Re: [PATCH v3] set-head: no update without change and better output for --auto

Junio C Hamano <gitster@xxxxxxxxx> · Mon, 16 Sep 2024 11:36:39 -0700

The message I am responding to is sent as the first message to start
a brand-new thread, but for future reference, it makes it easier for
everybody involved if you sent a new iteration of a patch (or a
patch series) as a reply/follow-up to the last round.

If it is too cumbersome to do for any reason, as an alternative, you
can give a reference to previous rounds as URLs to the list archive,
i.e.

 (v1) https://lore.kernel.org/git/20240910203129.2251090-1-bence@xxxxxxxxxxxxxx/
 (v2) https://lore.kernel.org/git/20240910203835.2288291-1-bence@xxxxxxxxxxxxxx/

> Currently, even if there is no actual change to remote/HEAD calling
> remote set-head will overwrite the appropriate file and if set to --auto
> will also print a message saying "remote/HEAD set to branch", which
> implies something was changed.
>
> Change the behaviour of remote set-head so that the reference is only
> updated if it actually needs to change.

I sense a patch with a racy TOCTOU change coming ;-)

> Change the output of --auto, so the output actually reflects what was
> done: a) set a previously unset HEAD, b) change HEAD because remote
> changed or c) no updates.
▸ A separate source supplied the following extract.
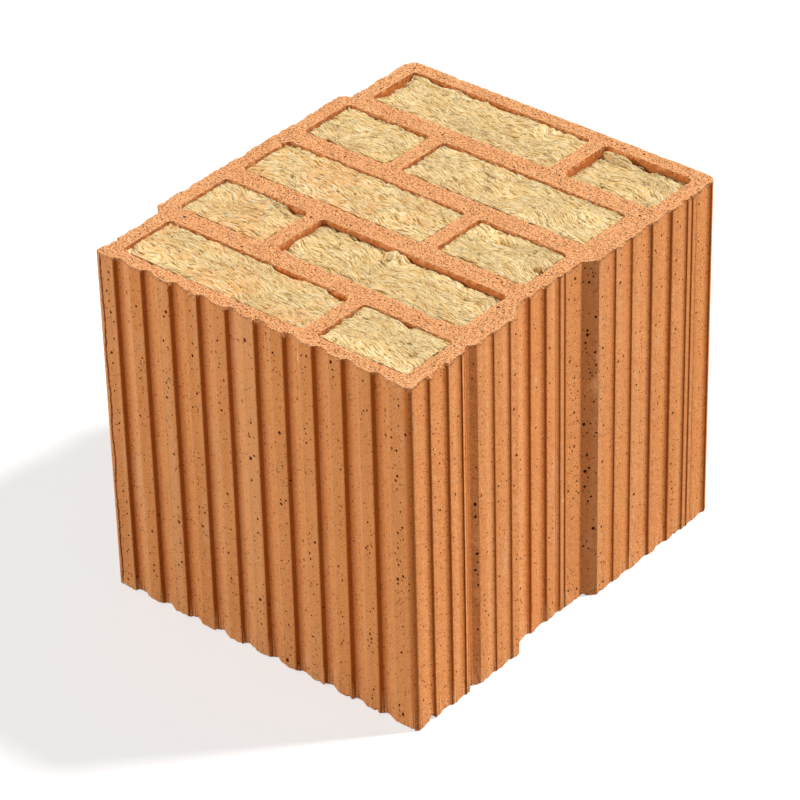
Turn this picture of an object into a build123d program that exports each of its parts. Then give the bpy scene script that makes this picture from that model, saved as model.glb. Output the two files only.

Make the output easily parsable, by using
> a slightly clunky wording that allows all three outputs to have the same
> structure and number of words.

This would be useful.

>         This patch was originally sent along when I thought set-head was
>         going to be invoked by fetch, but the discussion on the RFC
>         concluded that it should be not. This opened the possibility to make
>         it more explicit.

I am not quite sure what the discussion concluded "should be not",
though.  In a message from you

  https://lore.kernel.org/git/D43G2CGX2N7L.ZRETD4HLIH0E@xxxxxxxxxxxxxx/

what we agreed was that "git fetch" does not need a new option, but
we also agreed that it would be a good idea for "git fetch" to
create, refs/remotes/$remote/HEAD when it does not exist without
being told.

I take it that you still want to see such a change to "git fetch"
eventually happen, but decided to tackle the other half of the
original two-patch series first with this patch?
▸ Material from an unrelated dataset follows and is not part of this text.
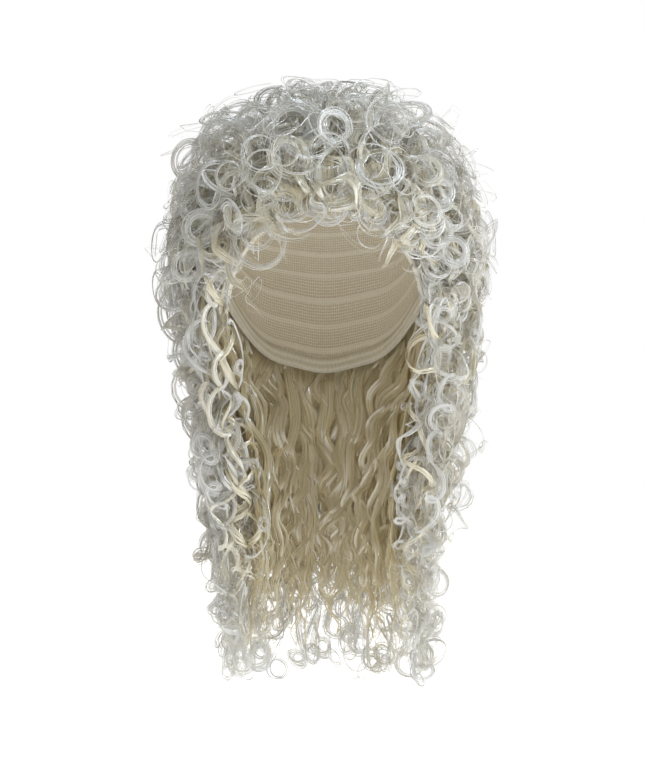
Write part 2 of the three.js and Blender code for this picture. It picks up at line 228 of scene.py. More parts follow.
def at_drop(table, column, drop):
    return np.interp(drop, table["drop"], table[column])


def hollow_sizes(drop):
    """The hollow's half width, and its reach to the front and to the back."""
    half = at_drop(HOLLOW, "width", drop) * HEAD_BREADTH / 2
    front = at_drop(HOLLOW, "front", drop) * HEAD_LENGTH / 2
    back = at_drop(HOLLOW, "back", drop) * HEAD_LENGTH / 2
    return half, front, back


def oval(azimuth, right, left, front, back):
    around = np.radians(azimuth)
    across, ahead = np.sin(around), np.cos(around)
    return across * np.where(across < 0, right, left), -ahead * np.where(ahead > 0, front, back)


def way_round(sign, share, drop):
    """Azimuths at a share of the way from face to nape."""
    opening = at_drop(HOLLOW, "opening", drop)
    return sign * (opening + (180 - opening) * share)


def reach(azimuth, drop):
    """Headings from the neck's axis, and the distances along them to the hollow and to the outline."""
    half, front, back = hollow_sizes(drop)
    inner = oval(azimuth, half, half, front, back)
    outer = oval(
        azimuth,
        at_drop(OUTLINE, "right", drop) * HAIR_WIDTH / 2,
        at_drop(OUTLINE, "left", drop) * HAIR_WIDTH / 2,
        at_drop(OUTLINE, "front", drop) * HAIR_FRONT,
        at_drop(OUTLINE, "back", drop) * HAIR_BACK,
    )
    return np.arctan2(inner[1], inner[0]), np.hypot(*inner), np.hypot(*outer)


def hung_point(out, heading, drop):
    """Places at a distance from the neck's axis and at a drop, which is a share of the hair's length."""
    return np.stack([out * np.cos(heading), out * np.sin(heading), -drop * HAIR_DROP], axis=-1)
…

>  static int set_head(int argc, const char **argv, const char *prefix)
>  {
> -	int i, opt_a = 0, opt_d = 0, result = 0;
> -	struct strbuf buf = STRBUF_INIT, buf2 = STRBUF_INIT;
> +	int i, opt_a = 0, opt_d = 0, is_ref_changed = 0, result = 0;

Shall we simply call it ref_changed instead, so that I do not have
to wonder which is better between has_ref_changed and is_ref_changed? ;-)
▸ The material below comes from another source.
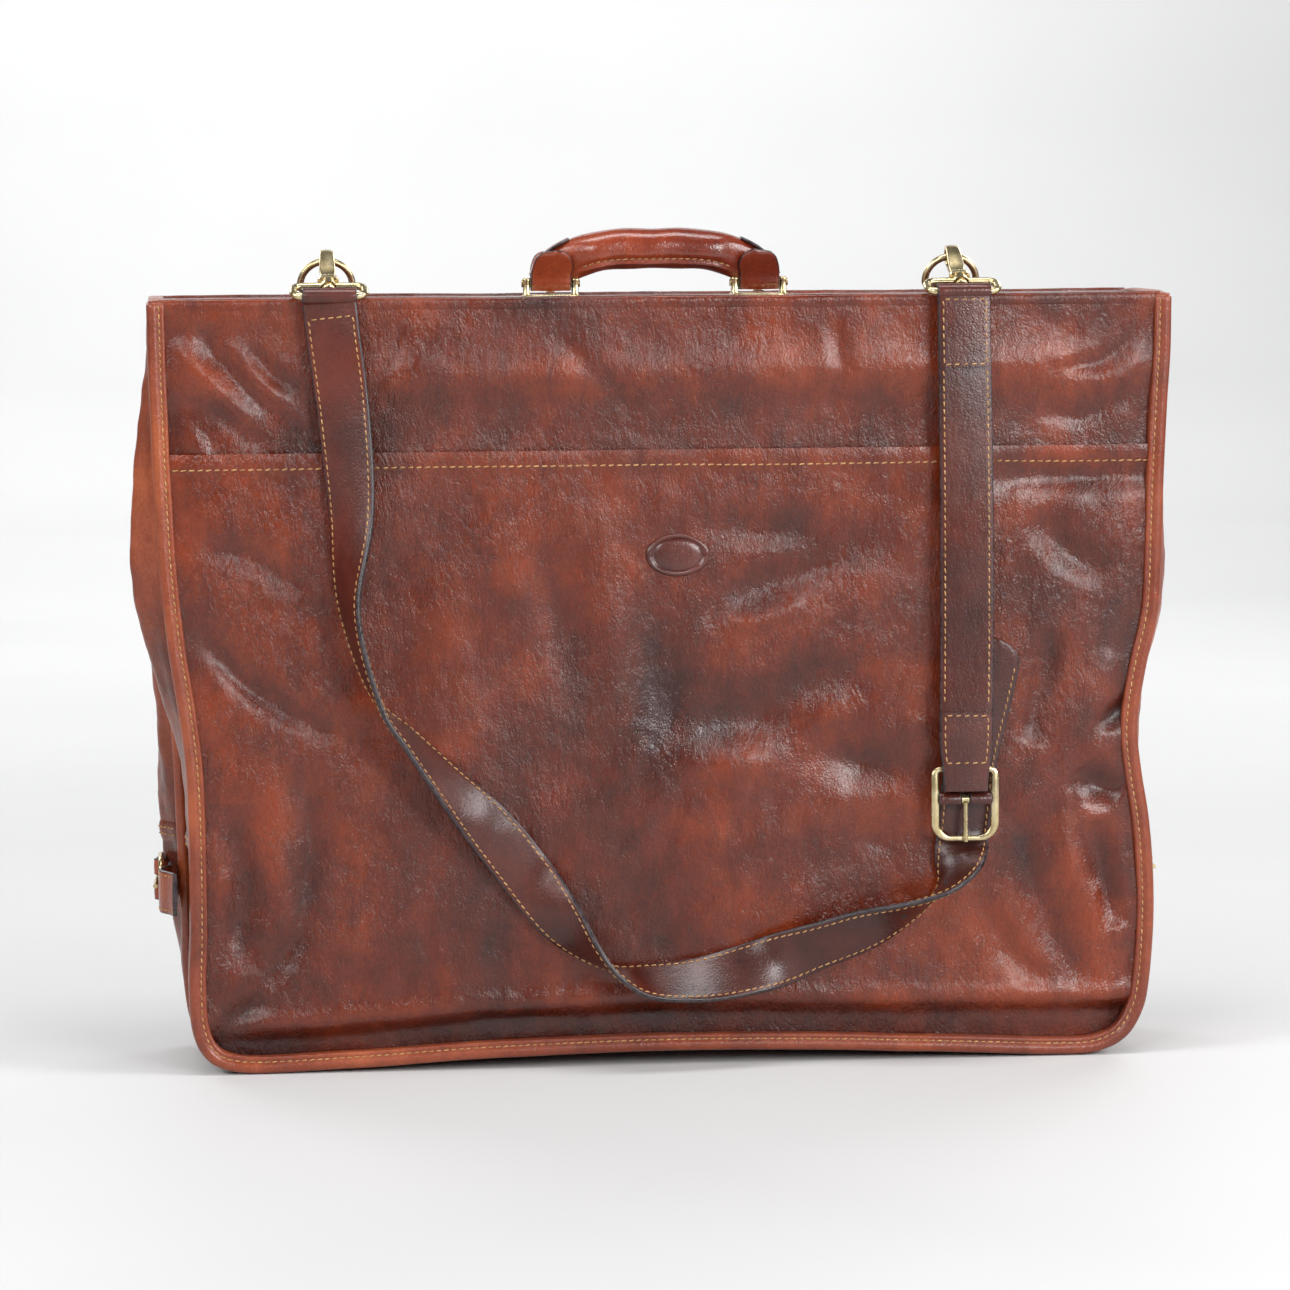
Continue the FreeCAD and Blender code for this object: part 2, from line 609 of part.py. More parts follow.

> +	struct strbuf buf = STRBUF_INIT, buf2 = STRBUF_INIT, buf3 = STRBUF_INIT;
>  	char *head_name = NULL;
>  
>  	struct option options[] = {
> @@ -1440,13 +1440,19 @@ static int set_head(int argc, const char **argv, const char *prefix)
>  
>  	if (head_name) {
>  		strbuf_addf(&buf2, "refs/remotes/%s/%s", argv[0], head_name);

> +		refs_read_symbolic_ref(get_main_ref_store(the_repository),buf.buf,&buf3);
> +		is_ref_changed = strcmp(buf2.buf,buf3.buf);
>  		/* make sure it's valid */
>  		if (!refs_ref_exists(get_main_ref_store(the_repository), buf2.buf))
>  			result |= error(_("Not a valid ref: %s"), buf2.buf);
> -		else if (refs_update_symref(get_main_ref_store(the_repository), buf.buf, buf2.buf, "remote set-head"))
> +		else if (is_ref_changed && refs_update_symref(get_main_ref_store(the_repository), buf.buf, buf2.buf, "remote set-head"))
>  			result |= error(_("Could not setup %s"), buf.buf);

Two and a half small issues:

 - Do not omit " " after "," and avoid overlong lines by folding
   lines at an appropriate place (usually after an operator at
   higher point in parse tree, i.e. after "is_ref_changed &&").

 - This is inherently racy, isn't it?  We read the _current_ value.
   After we do so, but before we write _our_ value, another process
   may update it, so we'd end up overwriting the value they wrote.

 - To compute is_ref_changed, we look at buf3.buf but what happens
   if such a ref does not exist, exists but is not a symbolic ref,
   or is a hierarchy under which other refs hang (e.g., a funny ref
   "refs/remotes/origin/HEAD/main" exists)?  Does the strcmp()
   compare a valid buf2.buf and an uninitialized junk in buf3.buf
   and give a random result?  Shouldn't the code checking the return
   value from the refs_read_symbolic_ref() call, and if we did so,
   would we learn enough to tell among the cases where (1) it is a
   symref, (2) it is a regular ref, (3) no such ref exists, and (4)
   the refs layer hit an error to prevent us from giving one of the
   previous 3 answers?

If we really wanted to resolve the raciness, I think we need to
enhance the set of values that create_symref() can optionally return
to its callers so that the caller can tell what the old value was.

I am not sure offhand how involved such an update would be, though.

> +		else if (opt_a && !strcmp(buf3.buf,""))
> +			printf("%s/HEAD was unset: set to %s\n", argv[0], head_name);

I suspect that this does not account for a case where the
"read_symbolic_ref()" we did earlier failed for a reason other than
"the ref did not exist".

> +		else if (opt_a && is_ref_changed)
> +			printf("%s/HEAD was changed: set to %s\n", argv[0], head_name);
>  		else if (opt_a)
> -			printf("%s/HEAD set to %s\n", argv[0], head_name);
> +			printf("%s/HEAD was unchanged: set to %s\n", argv[0], head_name);
>  		free(head_name);
>  	}

Quoting the values we obtained from the environment or the user may
be nicer, e.g.

    'refs/remotes/origin/HEAD' is now set to 'main'.
    'refs/remotes/origin/HEAD' is unchanged and points at 'main'.

This is a tangent outside the immediate topic of this patch, but I
wonder if we need "--quiet" mode.

Thanks.